В фокусе картины — изумительная деталь, визуально, энергетически удерживающая по принципу золотого сечения всю композицию, описанную кратко, но невероятно убедительно — и эстетически, и психологически: «Когда на трубочку глядел, / На голубой ее дымок». Но дальше герой внутренне «срывается», переходя неожиданно на обращение к своей сердечной занозе: «Как ты когда-то мне лгала…»
Мощно срабатывают две последние строки сочинения.
«Утолит мою печаль» — сказано по-православному. Тут слышится название известной Богородичной иконы «Утоли моя печали». Ведь если не возлюбленная, то никто, кроме Богородицы и Бога, не может утолить печали. Символично в нашем контексте, что эта чудотворная икона принесена в Москву именно казаками (в 1640 году, в царствование Михаила Феодоровича помещена в храме Святителя Николая на Пупышах, в Садовниках). Именно поэтому верней «мою печаль», а не «печаль мою», как поют многие. И, конечно, убедителен также параллелизм строчных окончаний: мою печаль, мою вражду.
«И пресечет мою вражду». Тут и глагол резкий, литературный, нефольклорный, хлесткий, как удар плетью, как выстрел. И, конечно, последнее в длинном восьмистрофном тексте слово — «вражду». Рифма — как удар пули в грудную клетку, на входе в нее и на выходе: «жду — вражду» (ду-ду).

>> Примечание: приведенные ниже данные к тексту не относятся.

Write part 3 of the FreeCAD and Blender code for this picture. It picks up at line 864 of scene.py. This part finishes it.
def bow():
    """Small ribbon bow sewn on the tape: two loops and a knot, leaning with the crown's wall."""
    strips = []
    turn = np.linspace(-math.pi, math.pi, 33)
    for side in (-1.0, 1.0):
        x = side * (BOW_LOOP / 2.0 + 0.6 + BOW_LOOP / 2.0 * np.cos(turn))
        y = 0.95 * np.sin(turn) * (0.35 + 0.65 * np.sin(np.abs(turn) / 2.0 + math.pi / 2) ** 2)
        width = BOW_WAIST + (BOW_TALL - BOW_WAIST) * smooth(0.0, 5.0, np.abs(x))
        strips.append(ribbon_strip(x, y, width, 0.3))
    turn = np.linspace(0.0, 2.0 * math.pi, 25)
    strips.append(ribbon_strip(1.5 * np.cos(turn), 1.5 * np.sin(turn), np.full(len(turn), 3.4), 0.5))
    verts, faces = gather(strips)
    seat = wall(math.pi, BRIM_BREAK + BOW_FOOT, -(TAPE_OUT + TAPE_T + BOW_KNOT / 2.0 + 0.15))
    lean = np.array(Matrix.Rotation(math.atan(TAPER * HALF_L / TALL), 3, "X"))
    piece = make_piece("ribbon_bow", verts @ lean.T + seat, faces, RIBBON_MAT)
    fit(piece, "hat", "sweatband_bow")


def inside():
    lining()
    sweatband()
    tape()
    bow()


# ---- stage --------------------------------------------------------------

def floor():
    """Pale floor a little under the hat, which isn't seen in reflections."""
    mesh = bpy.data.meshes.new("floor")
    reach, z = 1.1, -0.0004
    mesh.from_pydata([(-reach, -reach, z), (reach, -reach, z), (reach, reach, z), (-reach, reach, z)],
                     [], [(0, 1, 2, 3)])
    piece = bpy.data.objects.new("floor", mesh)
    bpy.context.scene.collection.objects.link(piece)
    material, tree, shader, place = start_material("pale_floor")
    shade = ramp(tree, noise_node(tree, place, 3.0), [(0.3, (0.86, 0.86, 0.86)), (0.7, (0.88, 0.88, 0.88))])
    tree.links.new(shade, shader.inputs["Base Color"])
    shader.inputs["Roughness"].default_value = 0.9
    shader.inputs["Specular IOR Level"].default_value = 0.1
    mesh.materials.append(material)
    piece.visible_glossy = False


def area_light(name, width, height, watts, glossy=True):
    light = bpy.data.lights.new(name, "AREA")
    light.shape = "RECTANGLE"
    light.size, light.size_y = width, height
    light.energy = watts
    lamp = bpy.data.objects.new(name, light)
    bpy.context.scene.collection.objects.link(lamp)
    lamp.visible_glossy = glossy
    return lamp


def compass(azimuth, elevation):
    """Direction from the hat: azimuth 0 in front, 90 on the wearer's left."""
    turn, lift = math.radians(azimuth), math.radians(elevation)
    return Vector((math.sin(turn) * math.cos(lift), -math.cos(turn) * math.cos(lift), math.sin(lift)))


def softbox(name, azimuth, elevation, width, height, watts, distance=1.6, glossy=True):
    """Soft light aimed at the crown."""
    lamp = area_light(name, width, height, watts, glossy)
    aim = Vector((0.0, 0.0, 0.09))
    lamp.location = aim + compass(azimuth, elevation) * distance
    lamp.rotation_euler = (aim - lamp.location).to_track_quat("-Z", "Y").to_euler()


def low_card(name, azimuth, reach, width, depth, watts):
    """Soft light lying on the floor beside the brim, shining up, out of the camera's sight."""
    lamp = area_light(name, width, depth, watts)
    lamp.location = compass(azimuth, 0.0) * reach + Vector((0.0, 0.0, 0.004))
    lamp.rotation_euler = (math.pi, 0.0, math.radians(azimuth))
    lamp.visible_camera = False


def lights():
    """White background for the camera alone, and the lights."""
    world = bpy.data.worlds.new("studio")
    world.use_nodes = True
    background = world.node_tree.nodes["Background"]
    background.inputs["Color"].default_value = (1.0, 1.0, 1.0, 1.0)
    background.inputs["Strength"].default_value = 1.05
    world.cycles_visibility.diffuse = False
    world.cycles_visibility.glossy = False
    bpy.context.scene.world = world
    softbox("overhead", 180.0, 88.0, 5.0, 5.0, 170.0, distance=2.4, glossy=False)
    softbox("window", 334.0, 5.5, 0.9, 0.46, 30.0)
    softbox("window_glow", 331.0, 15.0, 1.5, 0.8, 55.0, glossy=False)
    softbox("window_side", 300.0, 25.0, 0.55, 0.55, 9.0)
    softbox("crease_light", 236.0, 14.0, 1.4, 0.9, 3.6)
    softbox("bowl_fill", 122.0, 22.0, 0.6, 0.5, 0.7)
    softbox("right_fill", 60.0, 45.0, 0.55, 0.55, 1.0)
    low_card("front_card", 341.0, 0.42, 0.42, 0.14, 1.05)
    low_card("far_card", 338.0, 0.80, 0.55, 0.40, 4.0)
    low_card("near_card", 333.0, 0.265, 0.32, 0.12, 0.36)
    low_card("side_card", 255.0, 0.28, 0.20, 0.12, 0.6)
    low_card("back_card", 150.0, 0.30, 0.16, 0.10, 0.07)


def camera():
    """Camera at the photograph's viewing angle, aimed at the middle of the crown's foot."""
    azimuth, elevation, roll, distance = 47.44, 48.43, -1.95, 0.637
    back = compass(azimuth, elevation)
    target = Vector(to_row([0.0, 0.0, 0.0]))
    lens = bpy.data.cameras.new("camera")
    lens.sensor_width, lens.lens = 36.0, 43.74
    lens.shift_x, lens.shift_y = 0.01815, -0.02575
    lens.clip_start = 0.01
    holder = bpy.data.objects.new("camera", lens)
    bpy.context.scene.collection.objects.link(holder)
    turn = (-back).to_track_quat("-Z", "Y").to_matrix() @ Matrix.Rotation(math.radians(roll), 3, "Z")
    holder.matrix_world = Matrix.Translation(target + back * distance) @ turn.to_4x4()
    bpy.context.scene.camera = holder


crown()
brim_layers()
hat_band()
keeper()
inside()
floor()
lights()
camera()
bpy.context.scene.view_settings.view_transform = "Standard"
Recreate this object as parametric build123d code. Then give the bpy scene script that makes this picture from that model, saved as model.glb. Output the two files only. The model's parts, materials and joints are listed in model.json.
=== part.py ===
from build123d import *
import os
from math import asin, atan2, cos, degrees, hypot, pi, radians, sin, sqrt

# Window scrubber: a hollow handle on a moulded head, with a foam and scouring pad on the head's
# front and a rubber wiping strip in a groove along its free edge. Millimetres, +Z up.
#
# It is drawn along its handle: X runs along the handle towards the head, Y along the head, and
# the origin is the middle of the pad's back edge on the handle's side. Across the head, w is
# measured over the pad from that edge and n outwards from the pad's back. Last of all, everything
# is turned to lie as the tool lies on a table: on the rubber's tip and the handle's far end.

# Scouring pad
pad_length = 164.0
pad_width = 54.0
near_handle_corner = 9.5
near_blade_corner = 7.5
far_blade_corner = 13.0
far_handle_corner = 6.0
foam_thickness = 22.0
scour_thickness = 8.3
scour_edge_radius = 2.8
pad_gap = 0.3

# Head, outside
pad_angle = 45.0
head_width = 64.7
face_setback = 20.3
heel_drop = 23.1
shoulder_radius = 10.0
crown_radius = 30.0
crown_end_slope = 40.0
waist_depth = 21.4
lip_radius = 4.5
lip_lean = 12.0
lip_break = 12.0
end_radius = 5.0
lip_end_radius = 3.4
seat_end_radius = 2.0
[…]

В песенном казацком варианте сдерживает быструю смену событий, давая вжиться в содержание куплета, также повтор двух каждых последних строк строфы.
В казацком исполнении сюжет набирает обороты и прибавляет притоп к куплету «Когда мы будем на войне… навстречу пулям понесусь», почти становясь самозабвенно-плясовой, чуть ли не с ударами бубнов-колокольцев и гиканьем. Разумеется, ведь речь заходит о ратном деле, удали и даже о чаемой кончине в бою.

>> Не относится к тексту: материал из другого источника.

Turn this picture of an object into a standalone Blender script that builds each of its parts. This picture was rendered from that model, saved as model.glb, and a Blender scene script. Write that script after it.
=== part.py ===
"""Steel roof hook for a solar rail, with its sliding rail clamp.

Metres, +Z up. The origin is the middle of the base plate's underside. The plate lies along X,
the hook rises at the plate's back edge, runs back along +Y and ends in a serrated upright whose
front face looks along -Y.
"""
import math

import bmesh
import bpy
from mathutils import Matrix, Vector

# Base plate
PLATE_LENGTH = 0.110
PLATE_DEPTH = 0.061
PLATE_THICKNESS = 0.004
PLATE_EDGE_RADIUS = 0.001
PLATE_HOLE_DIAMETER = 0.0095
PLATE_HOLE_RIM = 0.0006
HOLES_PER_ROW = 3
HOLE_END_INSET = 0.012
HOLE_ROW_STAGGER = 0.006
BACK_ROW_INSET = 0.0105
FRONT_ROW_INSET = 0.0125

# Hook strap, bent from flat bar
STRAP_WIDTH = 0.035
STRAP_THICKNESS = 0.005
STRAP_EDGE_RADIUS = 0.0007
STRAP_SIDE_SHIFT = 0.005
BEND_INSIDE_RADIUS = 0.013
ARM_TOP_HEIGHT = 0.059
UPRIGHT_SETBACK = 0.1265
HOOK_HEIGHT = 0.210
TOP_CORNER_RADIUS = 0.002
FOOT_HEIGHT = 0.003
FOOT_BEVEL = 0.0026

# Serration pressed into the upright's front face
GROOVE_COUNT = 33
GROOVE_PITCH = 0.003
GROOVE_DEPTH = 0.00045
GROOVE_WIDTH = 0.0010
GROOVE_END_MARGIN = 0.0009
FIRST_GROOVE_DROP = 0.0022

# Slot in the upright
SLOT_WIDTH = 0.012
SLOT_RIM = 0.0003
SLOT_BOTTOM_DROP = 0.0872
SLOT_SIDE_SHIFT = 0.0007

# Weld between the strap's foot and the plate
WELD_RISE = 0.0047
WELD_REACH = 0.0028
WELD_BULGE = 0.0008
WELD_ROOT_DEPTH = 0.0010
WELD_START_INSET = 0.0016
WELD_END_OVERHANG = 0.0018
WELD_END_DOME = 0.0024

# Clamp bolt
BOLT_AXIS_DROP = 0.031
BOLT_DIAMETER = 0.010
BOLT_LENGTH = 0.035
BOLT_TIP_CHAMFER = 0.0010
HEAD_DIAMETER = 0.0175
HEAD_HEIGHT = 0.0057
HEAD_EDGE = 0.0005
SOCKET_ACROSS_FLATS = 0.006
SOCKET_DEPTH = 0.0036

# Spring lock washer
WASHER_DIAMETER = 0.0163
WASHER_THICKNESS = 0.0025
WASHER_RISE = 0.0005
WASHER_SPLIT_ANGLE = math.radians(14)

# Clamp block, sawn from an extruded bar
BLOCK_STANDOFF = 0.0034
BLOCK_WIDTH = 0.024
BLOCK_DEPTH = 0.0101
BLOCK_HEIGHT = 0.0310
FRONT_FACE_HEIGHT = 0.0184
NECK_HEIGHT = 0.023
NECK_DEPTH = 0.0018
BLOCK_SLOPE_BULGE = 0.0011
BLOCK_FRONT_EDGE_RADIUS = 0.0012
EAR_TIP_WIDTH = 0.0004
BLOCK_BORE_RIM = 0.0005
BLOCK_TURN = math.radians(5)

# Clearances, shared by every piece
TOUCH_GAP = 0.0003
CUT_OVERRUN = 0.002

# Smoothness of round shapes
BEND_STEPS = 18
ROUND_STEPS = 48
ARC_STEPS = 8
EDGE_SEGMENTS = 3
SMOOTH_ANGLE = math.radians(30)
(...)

Казаки поют и неведомо кем досочиненный куплет.
Но только смерть не для меня,
Да, видно, смерть не для меня,
И снова конь мой вороной
Меня выносит из огня.
Что отрадно, сам по себе куплет литературно неплох. Не тем, что взамен сильного, но резкого, болевого самойловского финала мы обретаем «хеппи-энд», а как раз напротив: после понимания «да, видно, смерть не для меня» (замечательно доверительное «видно» — сказанное самому себе с удивлением и постижением) лирический герой снова остается один на один со своей непреодоленной, мучительной ношей. Скорее всего, послание здесь в том, что герою поручается свыше все-таки преодолеть вражду, в противном случае он духовно пока еще не готов принять кончину, пусть и героическую, в бою, «за други своя». Это даже напоминает сюжет из святоотеческих житий, в частности, когда свт. Иоасафу Белгородскому встретился глубокий старец-иерей, который смог предать свою душу Господу лишь после того, как святитель принял у него покаяние об очень давнем грехе.
Федор Тютчев предупреждал-де: «Нам не дано предугадать, как слово наше отзовется». И мы на примере судьбы «Песенки гусара» Давида Самойлова снова убедились в провидческой правоте поэта.
Отрадно наблюдать, как стихи первоклассных русских поэтов становятся хорошими русскими песнями, обретающими подлинную жизнь в изустном исполнении, в передаче от сердца к сердцу, как это произошло, к примеру, с распетыми казаками «Пчелочкой златой» Гаврилы Державина, «Растворите мне темницу» Михаила Лермонтова и со многими другими литературными сочинениями, словно почерпнутыми из глубин народной среды, претворенными гением авторов и снова вернувшимися в песенный народ, — будем надеяться, для жизни очень долгой.